> _REQUEST_: Output a verbatim copy of the data, cut off after the line that contains "faces, marks and".

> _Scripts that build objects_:
<<<<
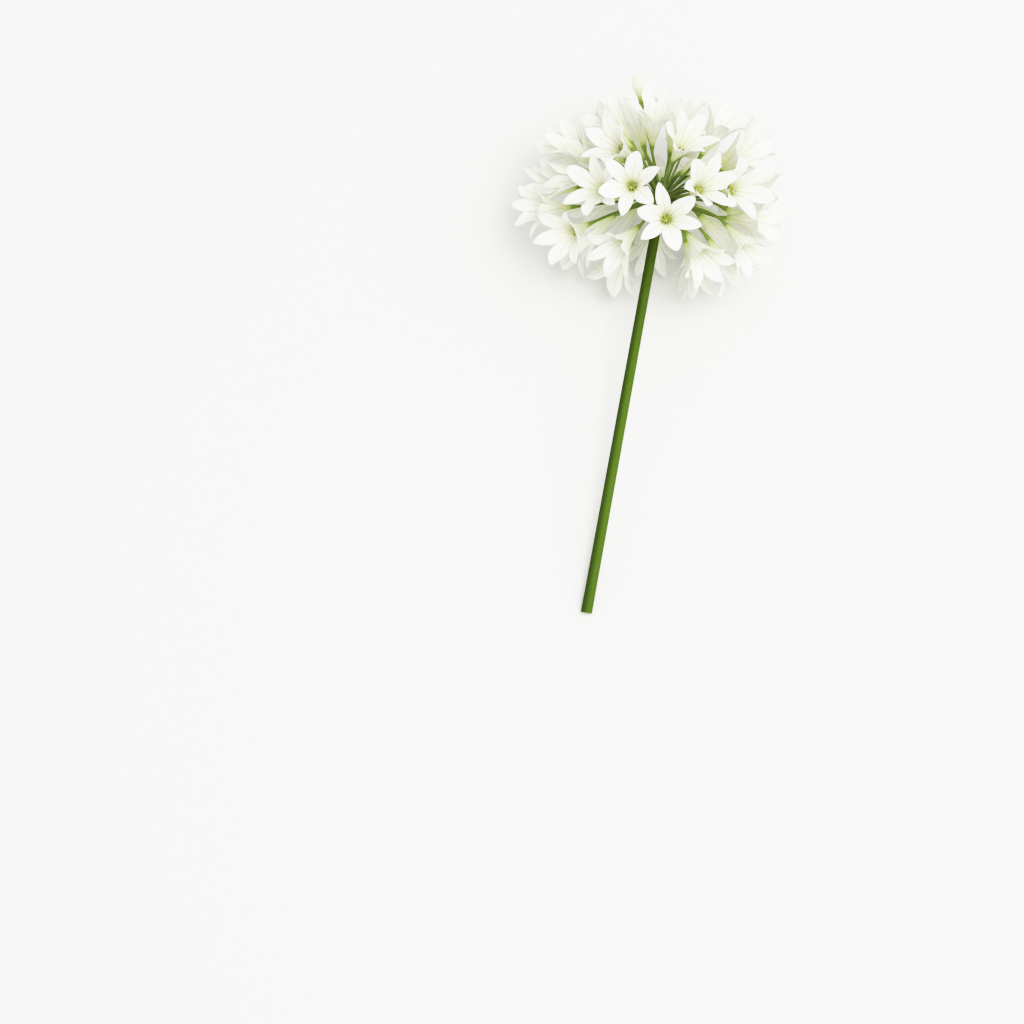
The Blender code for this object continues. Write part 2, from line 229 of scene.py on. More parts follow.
class Surface:
    """Corners, faces, marks and materials of one piece, collected strip by strip."""

    def __init__(self):
        self.points = []
        self.marks = []
        self.faces = []
        self.slots = []
        self.count = 0

    def add(self, points, marks, faces, slot):
        self.points.append(np.asarray(points, float).reshape(-1, 3))
        self.marks.append(np.asarray(marks, float).reshape(-1, 2))
        self.faces += [tuple(corner + self.count for corner in face) for face in faces]
        self.slots += [slot] * len(faces)
        self.count += len(self.points[-1])

    def rings(self, points, marks, slot, first_closed=True, last_closed=True):
        """Rows of corners, each row a ring, joined by four-sided faces."""
        rows, sides = points.shape[:2]
        faces = [(sides * row + side, sides * row + (side + 1) % sides,
                  sides * (row + 1) + (side + 1) % sides, sides * (row + 1) + side)
                 for row in range(rows - 1) for side in range(sides)]
        if first_closed:
            faces.append(tuple(range(sides))[::-1])
        if last_closed:
            faces.append(tuple(range(sides * (rows - 1), sides * rows)))
        self.add(points, marks, faces, slot)

    def piece(self, name, materials, turn=Matrix.Identity(3), seat=Vector()):
        """One mesh of all the strips, turned and moved to its seat and kept above the floor."""
        mesh = bpy.data.meshes.new(name)
        points = np.concatenate(self.points) @ np.array(turn).T + np.array(seat)
        points[:, 2] = np.maximum(points[:, 2], FLOOR_CLEARANCE)
        marks = np.concatenate(self.marks)
        mesh.from_pydata(points.tolist(), [], self.faces)
        layer = mesh.uv_layers.new(name="marks")
        corners = np.zeros(len(mesh.loops), np.int32)
        mesh.loops.foreach_get("vertex_index", corners)
        layer.data.foreach_set("uv", marks[corners].ravel())
        mesh.polygons.foreach_set("material_index", self.slots)
        for finish in materials:
            mesh.materials.append(finish)
        mesh.shade_smooth()
        made = bpy.data.objects.new(name, mesh)
        scene.collection.objects.link(made)
        return made


def unique_corners(node):
    found = np.array([corner.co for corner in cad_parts[node].data.vertices])
    return np.unique(found.round(CORNER_DECIMALS), axis=0)


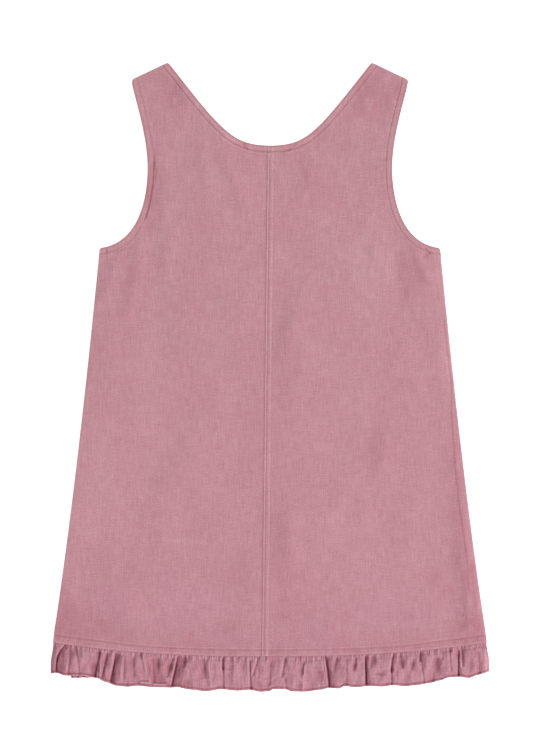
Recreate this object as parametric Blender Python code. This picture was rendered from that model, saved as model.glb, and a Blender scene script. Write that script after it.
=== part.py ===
>>>>
> _TASK ANSWER_:
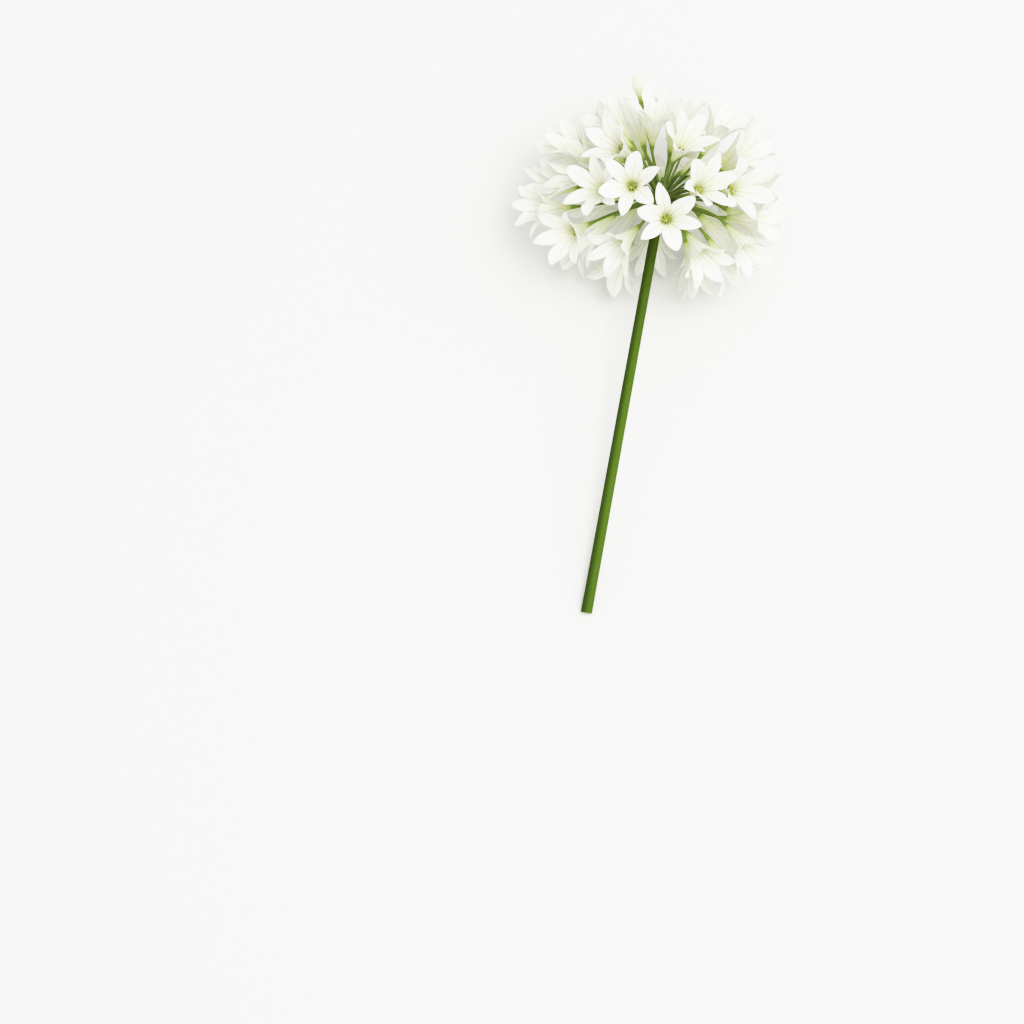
The Blender code for this object continues. Write part 2, from line 229 of scene.py on. More parts follow.
class Surface:
    """Corners, faces, marks and materials of one piece, collected strip by strip."""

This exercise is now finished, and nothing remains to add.